I’m pretty sure you can’t safely stream this kind of data asynchronously: how do you garantee that you’re not writing to a region which is being read by the GPU ?

I’m pretty sure you can’t safely stream this kind of data asynchronously: how do you garantee that you’re not writing to a region which is being read by the GPU ?

Sure you can. I even wrote a class that does it. You just have to know what you’re doing.

The key thing is to know how far you’ve written into the buffer, so that if you run out of room, you can invalidate it. That way, you can never be writing to a place that’s being read.
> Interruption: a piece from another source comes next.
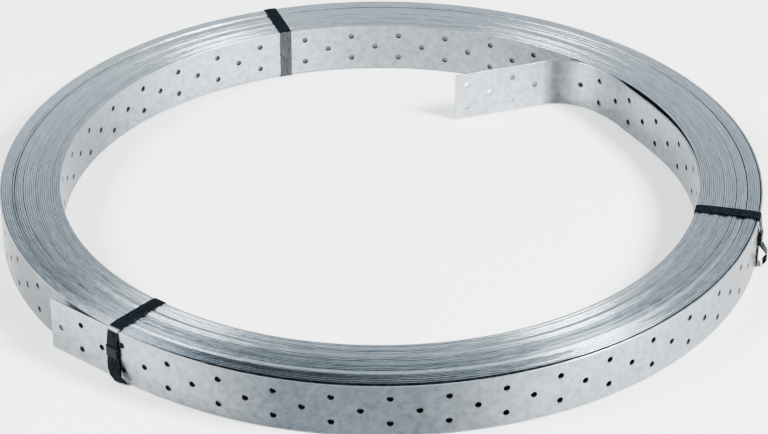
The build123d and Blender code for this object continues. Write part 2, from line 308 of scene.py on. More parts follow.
def turn_lift(turns):
    """How far the band stands above the lowest turn, by the turns counted outwards from the bore."""
    lands = np.linspace(0, WHOLE_TURNS + 1, len(TURN_LIFTS))
    steady = smooth_through([(LIFT_FROM, 0.0), *zip(lands, TURN_LIFTS)], turns)
    last = WHOLE_TURNS + 1 + KNOT_MARGIN
    knots = [(-KNOT_MARGIN, 0.0), *wander(LIFT_SEED, LIFT_WANDER), (last, 0.0)]
    return np.clip(steady + smooth_through(knots, turns), 0.0, LIFT_LIMIT) * MM


def edge_lean(turns):
    """How much higher the outer side of the band's cut edge is than its inner side, over its thickness."""
    return smooth_through(EDGE_LEAN, turns) + smooth_through(wander(LEAN_SEED, LEAN_WANDER), turns)


class Winding:
    """The band's middle line, seen from above, with its height, from the outer tip to the inner tip."""

    def __init__(self, band):
        half = band.thickness / 2
        start = OUTER_LEAVE - 360 * WHOLE_TURNS
        angles = np.arange(start, BEND_ANGLE + PATH_STEP / 2, PATH_STEP)
        turns = (INNER_TIGHT_END - angles) / 360
        total = OUTER_RADIUS - INNER_RADIUS - band.thickness
        most = WHOLE_TURNS + (INNER_TIGHT_END - LOOSE_TURN_END) / 360
        wide = sum(extra for _, extra in WIDE_GAPS) * MM
        pitch = (total - wide) / most
        radius = INNER_RADIUS + half + pitch * turns
        for place, extra in WIDE_GAPS:
            step = ((place - WIDE_GAP_RUN, 0.0), (place + WIDE_GAP_RUN, extra * MM))
            radius = radius + smooth_through(step, turns)
        first = angles + 360 * WHOLE_TURNS
        radius = np.where(first < LOOSE_TURN_END, OUTER_RADIUS - half, radius)
        for number, share in enumerate(BULGE_SHARES):
            radius = radius + share * smooth_through(LOOSE_TURN, first - 360 * number) * MM
        loose = smooth_through(INNER_LOOSE, angles) * MM
        radius = np.where(angles > INNER_TIGHT_END, INNER_RADIUS + half - loose, radius)
        wound = polar(radius, angles)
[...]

Your class implements the algorithm I described above; I agree, it runs smoothly asynchronously.
I just realized I misunderstood ugluk’s last post, I thought the DYNAMIC_DRAW buffer approach was about updating sub regions of a large, unique buffer holding the scene’s data.

I just realized I misunderstood ugluk’s last post, I thought the DYNAMIC_DRAW buffer approach was about updating sub regions of a large, unique buffer holding the scene’s data.
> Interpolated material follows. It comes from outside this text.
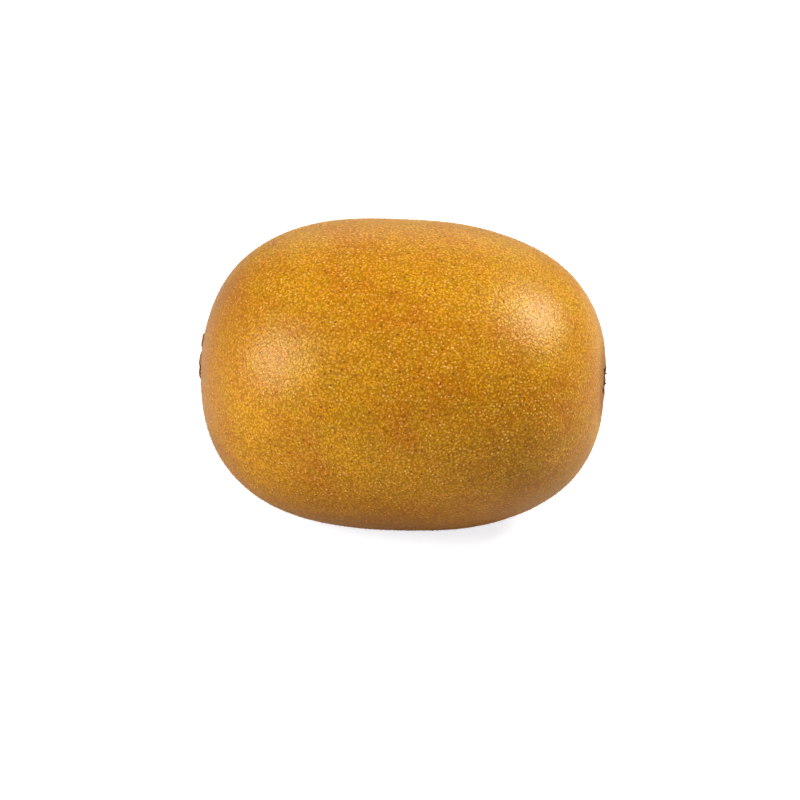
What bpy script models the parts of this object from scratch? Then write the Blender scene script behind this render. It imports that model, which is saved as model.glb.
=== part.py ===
"""A whole golden kiwi fruit, lying on its side as picked.

The fruit's long axis runs along X, stem end at -X and blossom end at +X, with +Z up.
It rests on a small flattened spot.  Lengths are in metres.
"""
import math

import bmesh
import bpy
from mathutils import Matrix, Vector

# Driving dimensions
LENGTH = 0.0710            # along the fruit's axis, skin to skin
WIDTH = 0.0556             # across, level with the ground
HEIGHT = 0.0545            # across, upright, before the rest spot is taken off
BLUNTNESS = 2.50           # 2 is an ellipse; more fills the shoulders and blunts the ends
STEM_END_FULLER = 0.020    # share by which the stem half is wider than the blossom half
REST_HALF_WIDTH = 0.0062   # half the width of the flattened spot beneath
GAP = 0.00036              # clearance between touching pieces

# Slow waves round the fruit: lobes, share of the radius, turn in radians
GROWTH_WAVES = ((2, 0.0030, 0.6), (3, 0.0045, 1.9), (5, 0.0020, 4.0))

# The shallow hollows at the two ends
STEM_HOLLOW_DEPTH = 0.0010
STEM_HOLLOW_RADIUS = 0.0042
BLOSSOM_HOLLOW_DEPTH = 0.0006
BLOSSOM_HOLLOW_RADIUS = 0.0032

# The corky scar that the stalk leaves
SCAR_RADIUS = 0.0026
SCAR_HEIGHT = 0.0013
SCAR_PIT_RADIUS = 0.0011
SCAR_PIT_DEPTH = 0.0006

# The dried sepals round the scar
SEPAL_COUNT = 5
SEPAL_HALF_LENGTH = 0.00145
SEPAL_HALF_WIDTH = 0.00135
SEPAL_THICKNESS = 0.00070
SEPAL_CURL = 0.00045       # how far the tip lifts from the skin
SEPAL_TURN = 0.35
SEPAL_NARROWING = 0.35     # share of its width that it loses from middle to tip

# The knot of dried styles at the blossom end
STYLE_KNOT_RADIUS = 0.0019
STYLE_KNOT_HEIGHT = 0.0013
STYLE_FLUTES = 9
STYLE_FLUTE_DEPTH = 0.16   # share of the knot's radius

# How finely the round shapes are turned
FRUIT_RINGS = 40
FRUIT_STEPS = 56
SMALL_STEPS = 36

HALF_LENGTH = LENGTH / 2
HALF_WIDTH = WIDTH / 2
STEM_END = -1
BLOSSOM_END = 1


def clear_scene():
    for item in list(bpy.data.objects):
        bpy.data.objects.remove(item, do_unlink=True)


def make_material(name, colour, roughness):
    material = bpy.data.materials.new(name)
    material.use_nodes = True
    shader = material.node_tree.nodes["Principled BSDF"]
    shader.inputs["Base Color"].default_value = (*colour, 1.0)
    shader.inputs["Roughness"].default_value = roughness
    shader.inputs["Metallic"].default_value = 0.0
    material.diffuse_color = (*colour, 1.0)
    return material


def hollow_depth(radius, end):
    """Depth of the shallow hollow at one end, at a distance from the axis."""
    if end == STEM_END:
        return STEM_HOLLOW_DEPTH * math.exp(-((radius / STEM_HOLLOW_RADIUS) ** 2))
    return BLOSSOM_HOLLOW_DEPTH * math.exp(-((radius / BLOSSOM_HOLLOW_RADIUS) ** 2))


def end_surface(radius, end):
    """The skin's place along X near one end, at a distance from the axis."""
    fill = 1.0 - (radius / HALF_WIDTH) ** BLUNTNESS
    return end * (HALF_LENGTH * fill ** (1.0 / BLUNTNESS) - hollow_depth(radius, end))


def fruit_profile():
    """The fruit's outline from the stem end to the blossom end, as (x, radius) points."""
    points = []
    for ring in range(FRUIT_RINGS + 1):
        turn = math.pi * ring / FRUIT_RINGS
        along = -math.cos(turn)
        end = STEM_END if along < 0 else BLOSSOM_END
        x = end * HALF_LENGTH * abs(along) ** (2.0 / BLUNTNESS)
        radius = HALF_WIDTH * max(math.sin(turn), 0.0) ** (2.0 / BLUNTNESS)
        x -= end * hollow_depth(radius, end)
        radius *= 1.0 - STEM_END_FULLER * x / HALF_LENGTH
        points.append((x, radius))
    points[0] = (points[0][0], 0.0)
    points[-1] = (points[-1][0], 0.0)
    return points


def turn_about_axis(profile, steps):
    """A closed body turned about X from an outline whose two ends lie on the axis."""
    bm = bmesh.new()
    points = [bm.verts.new((x, 0.0, radius)) for x, radius in profile]
    edges = [bm.edges.new(pair) for pair in zip(points, points[1:])]
    bmesh.ops.spin(
        bm, geom=points + edges, cent=(0, 0, 0), axis=(1, 0, 0),
        angle=math.tau, steps=steps, use_merge=True,
    )
    bmesh.ops.remove_doubles(bm, verts=bm.verts, dist=1e-7)
    bmesh.ops.recalc_face_normals(bm, faces=bm.faces)
    return bm


def add_object(name, bm, material):
    mesh = bpy.data.meshes.new(name)
    bm.to_mesh(mesh)
    bm.free()
    mesh.shade_smooth()
    mesh.set_sharp_from_angle(angle=math.radians(50))
    mesh.materials.append(material)
    item = bpy.data.objects.new(name, mesh)
    bpy.context.scene.collection.objects.link(item)
    return item


def grow_unevenly(bm):
    """Give the round section the slight lobes that a real fruit grows with."""
    for vert in bm.verts:
        angle = math.atan2(vert.co.z, vert.co.y)
        swell = 1.0
        for lobes, share, turn in GROWTH_WAVES:
            swell += share * math.cos(lobes * angle + turn)
        middle = 1.0 - min(abs(vert.co.x) / HALF_LENGTH, 1.0) ** 4
        factor = 1.0 + (swell - 1.0) * middle
        vert.co.y *= factor
        vert.co.z *= factor


def flatten_beneath(bm):
    """Take off the cap that the fruit rests on, and close the cut with one flat face."""
    curve_radius = HEIGHT / 2
    cap_height = curve_radius - math.sqrt(curve_radius ** 2 - REST_HALF_WIDTH ** 2)
    lowest = min(vert.co.z for vert in bm.verts)
    cut = bmesh.ops.bisect_plane(
        bm, geom=bm.verts[:] + bm.edges[:] + bm.faces[:], dist=1e-7,
        plane_co=(0, 0, lowest + cap_height), plane_no=(0, 0, -1), clear_outer=True,
    )
    rim = [piece for piece in cut["geom_cut"] if isinstance(piece, bmesh.types.BMEdge)]
    bmesh.ops.contextual_create(bm, geom=rim)
    bmesh.ops.remove_doubles(bm, verts=bm.verts, dist=1e-7)
    bmesh.ops.recalc_face_normals(bm, faces=bm.faces)


def make_fruit():
    skin = make_material("kiwi_skin", (0.56, 0.31, 0.045), 0.48)
    bm = turn_about_axis(fruit_profile(), FRUIT_STEPS)
    grow_unevenly(bm)
    bmesh.ops.scale(bm, verts=bm.verts, vec=(1.0, 1.0, HEIGHT / WIDTH))
    flatten_beneath(bm)
    return add_object("fruit", bm, skin)


def make_stem_scar():
    """The corky button where the stalk broke away, with a pit in its middle."""
    cork = make_material("stem_cork", (0.20, 0.11, 0.05), 0.85)
    inner = end_surface(0.0, STEM_END) - GAP
    rim = end_surface(SCAR_RADIUS, STEM_END) - GAP
    outer = inner - SCAR_HEIGHT
    profile = [
        (inner, 0.0),
        ((inner + rim) / 2, SCAR_RADIUS * 0.55),
        (rim, SCAR_RADIUS * 0.92),
        (rim - SCAR_HEIGHT * 0.35, SCAR_RADIUS),
        (outer + SCAR_HEIGHT * 0.10, SCAR_RADIUS * 0.88),
        (outer, SCAR_RADIUS * 0.70),
        (outer + SCAR_HEIGHT * 0.04, SCAR_PIT_RADIUS),
        (outer + SCAR_PIT_DEPTH, SCAR_PIT_RADIUS * 0.62),
        (outer + SCAR_PIT_DEPTH, 0.0),
    ]
    return add_object("stem_scar", turn_about_axis(profile, SMALL_STEPS), cork)


def make_sepal(number, dry):
    """One dried sepal, a small scale that lies on the skin beside the scar."""
    bm = bmesh.new()
    bmesh.ops.create_uvsphere(bm, u_segments=16, v_segments=10, radius=1.0)
    centre = SCAR_RADIUS + GAP + SEPAL_HALF_LENGTH * 1.08
    bearing = SEPAL_TURN + math.tau * number / SEPAL_COUNT
    for vert in bm.verts:
        outward, sideways, lift = vert.co
        radius = centre + SEPAL_HALF_LENGTH * outward
        across = SEPAL_HALF_WIDTH * sideways * (1.0 - SEPAL_NARROWING * outward)
        angle = bearing + across / centre
        height = SEPAL_THICKNESS * (lift + 1.0) / 2 + SEPAL_CURL * max(outward, 0.0) ** 2
        vert.co = Vector((
            end_surface(radius, STEM_END) - GAP - height,
            radius * math.cos(angle),
            radius * math.sin(angle),
        ))
    bmesh.ops.recalc_face_normals(bm, faces=bm.faces)
    return add_object(f"sepal_{number + 1}", bm, dry)


def make_style_knot():
    """The small fluted knot of dried styles in the blossom end's hollow."""
    dry = make_material("dried_styles", (0.12, 0.065, 0.03), 0.80)
    inner = end_surface(0.0, BLOSSOM_END) + GAP
    rim = end_surface(STYLE_KNOT_RADIUS, BLOSSOM_END) + GAP
    profile = [
        (inner, 0.0),
        ((inner + rim) / 2, STYLE_KNOT_RADIUS * 0.5),
        (rim, STYLE_KNOT_RADIUS * 0.85),
        (rim + STYLE_KNOT_HEIGHT * 0.25, STYLE_KNOT_RADIUS),
        (inner + STYLE_KNOT_HEIGHT * 0.80, STYLE_KNOT_RADIUS * 0.80),
        (inner + STYLE_KNOT_HEIGHT, STYLE_KNOT_RADIUS * 0.45),
        (inner + STYLE_KNOT_HEIGHT * 0.85, 0.0),
    ]
    bm = turn_about_axis(profile, SMALL_STEPS)
    for vert in bm.verts:
        angle = math.atan2(vert.co.z, vert.co.y)
        flute = 1.0 - STYLE_FLUTE_DEPTH * (0.5 - 0.5 * math.cos(STYLE_FLUTES * angle))
        vert.co.y *= flute
        vert.co.z *= flute
    return add_object("style_knot", bm, dry)


def stand_on_origin(pieces):
    """Move every mesh so that the whole stands on Z = 0, centred over the origin."""
    corners = [vert.co for item in pieces for vert in item.data.vertices]
    low = Vector([min(corner[axis] for corner in corners) for axis in range(3)])
    high = Vector([max(corner[axis] for corner in corners) for axis in range(3)])
    shift = Matrix.Translation((-(low.x + high.x) / 2, -(low.y + high.y) / 2, -low.z))
    for item in pieces:
        item.data.transform(shift)


def main():
    clear_scene()
    pieces = [make_fruit(), make_stem_scar()]
    dry = make_material("dried_sepals", (0.15, 0.075, 0.03), 0.85)
    pieces += [make_sepal(number, dry) for number in range(SEPAL_COUNT)]
    pieces.append(make_style_knot())
    stand_on_origin(pieces)


main()
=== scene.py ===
"""A whole golden kiwi fruit lying on a pale floor.

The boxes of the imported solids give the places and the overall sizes.  The outline's bluntness,
fullness and growth waves repeat the solid's, and finer measures are named below.  The script
grows the fine surface: skin with its mottling, raised lenticels, short down, the corky stem
scar with its dried sepals, and the dried styles at the blossom end.
"""
import bisect
import math
import random

import bmesh
import bpy
from mathutils import Matrix, Vector, noise
from mathutils.bvhtree import BVHTree


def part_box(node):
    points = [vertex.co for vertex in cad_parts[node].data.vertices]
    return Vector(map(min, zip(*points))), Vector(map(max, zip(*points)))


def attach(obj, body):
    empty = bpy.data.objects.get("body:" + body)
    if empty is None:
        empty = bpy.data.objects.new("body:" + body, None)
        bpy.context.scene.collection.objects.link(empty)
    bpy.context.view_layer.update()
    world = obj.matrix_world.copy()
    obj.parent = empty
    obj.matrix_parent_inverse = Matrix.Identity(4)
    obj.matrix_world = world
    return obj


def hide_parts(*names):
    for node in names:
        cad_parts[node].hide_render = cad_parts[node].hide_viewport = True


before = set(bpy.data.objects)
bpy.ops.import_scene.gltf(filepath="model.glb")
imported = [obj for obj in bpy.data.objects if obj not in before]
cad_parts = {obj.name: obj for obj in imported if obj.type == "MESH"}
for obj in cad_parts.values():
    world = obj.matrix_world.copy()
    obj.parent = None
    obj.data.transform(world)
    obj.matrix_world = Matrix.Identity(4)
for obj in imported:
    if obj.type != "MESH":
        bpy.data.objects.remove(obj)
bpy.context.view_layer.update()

MM = 0.001

# The fruit's outline, as the solids have it
BLUNTNESS = 2.50
STEM_END_FULLER = 0.020
GROWTH_WAVES = ((2, 0.0030, 0.6), (3, 0.0045, 1.9), (5, 0.0020, 4.0))
STEM_END = -1
BLOSSOM_END = 1
HOLLOWS = {STEM_END: (1.0 * MM, 4.2 * MM), BLOSSOM_END: (0.6 * MM, 3.2 * MM)}
OVAL = 0.98                      # height of the round section over its width

# How finely the skin is grown
SKIN_RINGS = 190
SKIN_STEPS = 250

# Unevenness of the skin: wavelength, height
SWELLS = ((13.0 * MM, 0.16 * MM), (4.5 * MM, 0.035 * MM), (1.6 * MM, 0.012 * MM))
END_ZONE = 0.8                   # share of the half length past which the end pieces matter
BARE_RADIUS = 5.5 * MM           # lenticels and down stay outside this at the ends
PRESS = 0.22 * MM                # how softly the skin rounds into its rest spot

# The low collars round the two ends: radius, width, height
COLLARS = {
    STEM_END: (3.7 * MM, 1.60 * MM, 0.60 * MM),
    BLOSSOM_END: (3.6 * MM, 0.90 * MM, 0.26 * MM),
}

# The corky scar
SCAR_STEPS = 96
SCAR_POINTS = 22
SCAR_SINK = 0.7 * MM             # how far its foot goes into the skin
SCAR_RIPPLES = ((0.9 * MM, 0.10 * MM), (0.3 * MM, 0.06 * MM))     # wavelength, height

# Sepals
SEPAL_GRID = 16
SEPAL_HALF_LENGTH = 2.30 * MM
SEPAL_HALF_WIDTH = 1.95 * MM
SEPAL_THICKNESS = 0.15 * MM
SEPAL_CURL = 0.28 * MM
SEPAL_RIB = 0.07 * MM
SEPAL_FOLDS = 0.10 * MM
SEPAL_CUP = 0.12 * MM            # how far its sides lift

# Dried styles
STYLE_COUNT = 26
STYLE_SIDES = 6
STYLE_JOINTS = 6
STYLE_THICKNESS = 0.16 * MM
STYLE_LENGTH = (1.1 * MM, 2.0 * MM)

# Lenticels
LENTICEL_SPACING = 0.57 * MM
LENTICEL_TRIES = 90000
LENTICEL_RADIUS = (0.08 * MM, 0.26 * MM)
LENTICEL_HEIGHT = (0.030 * MM, 0.075 * MM)
LENTICEL_RARITY = 2.4            # more makes large ones rarer
CROWDING = ((3.2 * MM, 1.0), (1.3 * MM, 0.6))
CROWDING_PULL = 2.2              # how strongly large ones gather in patches

# Down
DOWN_SPACING = 1.0 * MM
DOWN_TRIES = 16000
DOWN_LENGTH = (0.25 * MM, 0.60 * MM)
DOWN_THICKNESS = 0.018 * MM

# Camera and lights
VIEW_AZIMUTH = math.radians(6.0)
VIEW_ELEVATION = math.radians(26.0)
VIEW_DISTANCE = 1.0
LENS = 256.0
AIM_DROP = 5.0 * MM              # how far below the fruit's middle the camera looks
AIM_SIDE = -0.7 * MM
FLOOR_REACH = 0.60
AMBIENT = 0.24                   # the studio's own light, beside the softboxes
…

It is about this in addition to holding static data. In a way the VBO is a caching store. Dark Photon’s refinement of an earlier Rob Barris’ idea.

I guess an example is in order:


template <std::size_t max_num_resources>
inline bool GLVBOHandler<max_num_resources>::update_resource(
  vboresourceid_type const resource_id)
{
  if (resources_[resource_id].orphan_id == orphan_id)
  {
    glBufferSubData(GL_ARRAY_BUFFER,
      GLintptr(resources_[resource_id].vbo_ptr),
      resources_[resource_id].client_size,
      resources_[resource_id].client_ptr);

    return false;
  }
  else
  {
    return load_resource(resource_id);
  }
}

Here I check if the data has been orphaned, if so I append, possibly orphaning all data already present in the VBO (if I run out of space), otherwise I just do the glBufferSubData() call.

This works very well for me for dynamic data (and I mean it). How would orphaning work otherwise if the orphaned data was already referenced in a draw call? Or maybe this is not legitimate to do and the approach works only if the entire buffer is orphaned?

But I tested this approach on windows, linux, iOS, FreeBSD, … on NVIDIA and Radeon, works everywhere.

Alfonse: I don’t append at all, if the buffer’s subregion does not change size, only content.